The next highest MaxEnt PI distributions have to be assigned to the
infinite or else to the undefined (e.g., infinity - infinity, infinity
times 0, etc.) scenarios of E(X-->Y). Since distributions defined on
the whole nonnegative real line but 0 elsewhere have +infinity as their
E(X-->Y), and in general contribute nonnegative integrals by
monotonicity of Lebesgue integration in Real Analysis, these
distributions are ranked second in MaxEnt to the finite interval
distributions. These nonnegative real line distributions are
precisely the gamma distributions which include the Shannon MaxEnt
one-unknown-parameter exponential distribution as well as the
chi-square and other distributions, the F distribution so important in
ANOVA (analysis of variance) in experimental research and in
regression, the Pareto/Power distribution, etc.
Finally, what about symmetric distributions defined and nonzero on the
whole real line, like the normal/Gaussian and Student's t and Cauchy
distributions? The normal/Gaussian distribution is mainly useful as
large sample approximations to finite mean-variance distributions and
as error-minimizing distributions.
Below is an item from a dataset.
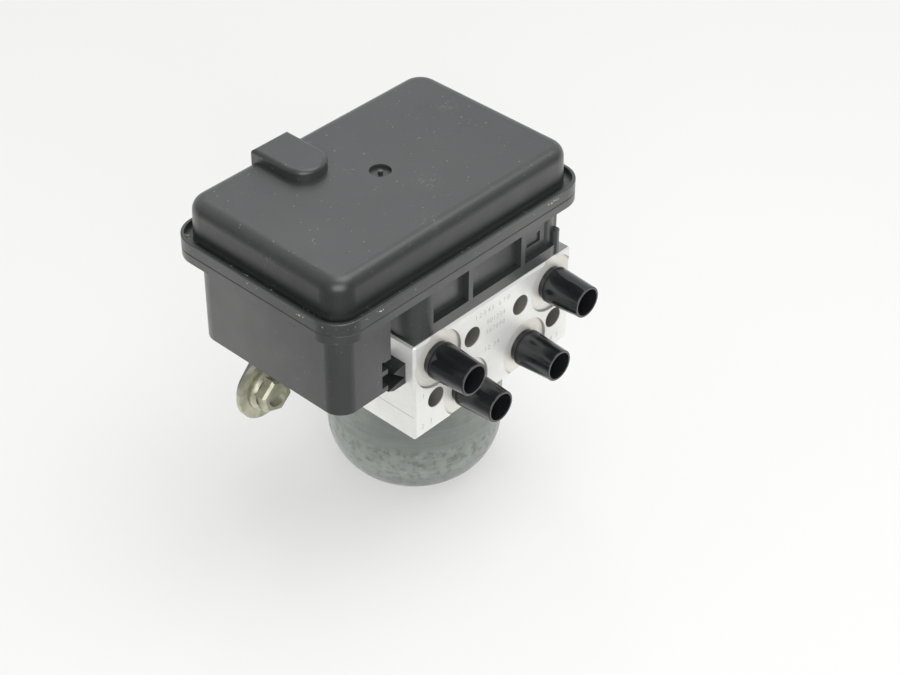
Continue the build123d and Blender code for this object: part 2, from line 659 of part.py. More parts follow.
# ------------------------------------------------------------------ control unit housing
COIL_TOP = COIL_Z0 + COIL_H
with BuildPart() as ecu_housing:
    with BuildSketch(Plane.XY.offset(FLANGE_Z0)):
        plate_sketch(RIM_X0, RIM_X1, RIM_Y0, RIM_Y1, RIM_CORNER)
    extrude(amount=HOUSING_FLANGE_T)
    chamfer(ecu_housing.faces().sort_by(Axis.Z)[0].edges(), HOUSING_CHAMFER)
    chamfer(ecu_housing.faces().sort_by(Axis.Z)[-1].edges(), SEAM_CHAMFER)
    with BuildSketch(Plane.XY.offset(BLOCK_Z1)):
        plate_sketch(BODY_X0, BODY_X1, BODY_Y0, BODY_Y1, BODY_CORNER)
    extrude(amount=FLANGE_Z0 - BLOCK_Z1)
    with BuildSketch(Plane.XY.offset(SKIRT_Z0)):
        skirt_sketch(0)
    extrude(amount=FLANGE_Z0 - SKIRT_Z0)
    # Panels sunk into the front of the body, parted by two ribs and open at the right-hand corner
    pocket_edges = [POCKET_X0] + [edge for x in RIB_X for edge in (x, x + RIB_W)] + [BODY_X1]
    for left, right in zip(pocket_edges[0::2], pocket_edges[1::2]):
        with BuildSketch(front_plane(left, BLOCK_Z1 + FOOT_H, BODY_Y0)):
            Rectangle(right - left, FLANGE_Z0 - BLOCK_Z1 - FOOT_H, align=(Align.MIN, Align.MIN))
        extrude(amount=-POCKET_DEPTH, mode=Mode.SUBTRACT)
    with BuildSketch(front_plane(RECESS_X0, BLOCK_Z1 + RECESS_RISE, BODY_Y0 + POCKET_DEPTH)):
        Rectangle(RECESS_W, RECESS_H, align=(Align.MIN, Align.MIN))
    extrude(amount=-RECESS_DEPTH, mode=Mode.SUBTRACT)
    # Clip post at the right front corner
    with BuildSketch(Plane.XY.offset(BLOCK_Z1)):
        with Locations((CLIP_X, BODY_Y0 + CLIP_R)):
            Circle(CLIP_R)
    extrude(amount=CLIP_H)
    # Coil chamber, open to the block
    with BuildSketch(Plane.XY.offset(BLOCK_Z1)):
        plate_sketch(
            BODY_X0 + BODY_WALL,
            BODY_X1 - BODY_WALL,
            BODY_Y0 + POCKET_DEPTH + PANEL_WALL,
            BODY_Y1 - BODY_WALL,
            BODY_CORNER - BODY_WALL,
        )
    extrude(amount=COIL_TOP - BLOCK_Z1, mode=Mode.SUBTRACT)
    # Posts for the screws that hold the housing down
    with BuildSketch(Plane.XY.offset(BLOCK_Z1)):
        with Locations(*ECU_SCREWS):
            Circle(ECU_POST_R)
    extrude(amount=FLANGE_Z0 - BLOCK_Z1)
    with BuildSketch(Plane.XY.offset(BLOCK_Z1)):
        with Locations(*ECU_SCREWS):
            Circle(ECU_SCREW_R + SCREW_CLEAR)
    extrude(amount=BODY_H, mode=Mode.SUBTRACT)
    with BuildSketch(Plane.XY.offset(SEAM_Z)):
        with Locations(*ECU_SCREWS):
            Circle(ECU_SCREW_HEAD_R + 2 * SCREW_CLEAR)
    extrude(amount=-HOUSING_FLANGE_T, mode=Mode.SUBTRACT)
    # Passage for the motor lead
    with BuildSketch(Plane.XY.offset(BLOCK_Z1)):
        with Locations((0, TERMINAL_Y)):
            Circle(TERMINAL_R + GAP)
    extrude(amount=BODY_H, mode=Mode.SUBTRACT)
    # Socket for the harness plug, open downward
    with BuildSketch(Plane.XY.offset(SKIRT_Z0)):
        skirt_sketch(SKIRT_WALL)
    extrude(amount=SKIRT_DROP - SOCKET_ROOF, mode=Mode.SUBTRACT)
    for rise, height in NOTCHES:
        with BuildSketch(Plane.XY.offset(SKIRT_Z0 + rise)):
            with Locations((SKIRT_X1, SKIRT_Y0)):
                Rectangle(NOTCH_W, NOTCH_D, align=(Align.MAX, Align.MIN))
        extrude(amount=height, mode=Mode.SUBTRACT)
    with BuildSketch(Plane.XY.offset(SKIRT_Z0 + CORNER_RIB_RISE)):
        with Locations((SKIRT_X1 - SKIRT_SQUARE, SKIRT_Y0 + CORNER_RIB_BACK)):
            Rectangle(CORNER_RIB_W + SKIRT_SQUARE, CORNER_RIB_D, align=(Align.MIN, Align.MIN))
    extrude(amount=FLANGE_Z0 - SKIRT_Z0 - CORNER_RIB_RISE)
save(ecu_housing.part, "ecu_housing")

with BuildPart() as ecu_screws:
    head_z = FLANGE_Z0
    with BuildSketch(Plane.XY.offset(head_z)):
        with Locations(*ECU_SCREWS):
            Circle(ECU_SCREW_HEAD_R)
    extrude(amount=ECU_SCREW_HEAD_H)
    with BuildSketch(Plane.XY.offset(BLOCK_Z1 - ECU_SCREW_DEPTH + HOLE_END_GAP / 2)):
        with Locations(*ECU_SCREWS):
            Circle(ECU_SCREW_R)
    extrude(amount=head_z - BLOCK_Z1 + ECU_SCREW_DEPTH - HOLE_END_GAP / 2)
    with BuildSketch(Plane.XY.offset(head_z + ECU_SCREW_HEAD_H)):
        with Locations(*ECU_SCREWS):
            RegularPolygon(ECU_SCREW_HEX_R, 6)
    extrude(amount=-ECU_SCREW_HEX_H, mode=Mode.SUBTRACT)
save(ecu_screws.part, "ecu_screws")

# ------------------------------------------------------------------ board and what it carries
BOARD_Z = SEAM_Z + BOARD_STANDOFF
with BuildPart() as circuit_board:
    with BuildSketch(Plane.XY.offset(BOARD_Z)):
        plate_sketch(
            RIM_X0 + BOARD_INSET,
            RIM_X1 - BOARD_INSET,
            RIM_Y0 + BOARD_INSET,
            RIM_Y1 - BOARD_INSET,
            BOARD_CORNER,
        )
    extrude(amount=BOARD_T)
    with BuildSketch(Plane.XY.offset(SEAM_Z)):
        foot_in = BOARD_INSET + BOARD_FOOT_INSET
        for x in (RIM_X0 + foot_in, RIM_X1 - foot_in):
            for y in (RIM_Y0 + foot_in, RIM_Y1 - foot_in):
                with Locations((x, y)):
                    Circle(BOARD_FOOT_R)
    extrude(amount=BOARD_STANDOFF)
save(circuit_board.part, "circuit_board")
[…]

The large sample approximation goes
against the grain of PI, which is especially useful for Rare Events.
Error-minimization is also "against the grain" of PI to some extent
because PI is especially related to engineering reliability via the
survival functions and reliabilities P(X > x) and P(X > x, Y > y) which
in turn relate especially to nonnegative real line distributions since
for example survival time is nonnegative (although the normal/Gaussian
distribution has filtered through from its habitual use elsewhere).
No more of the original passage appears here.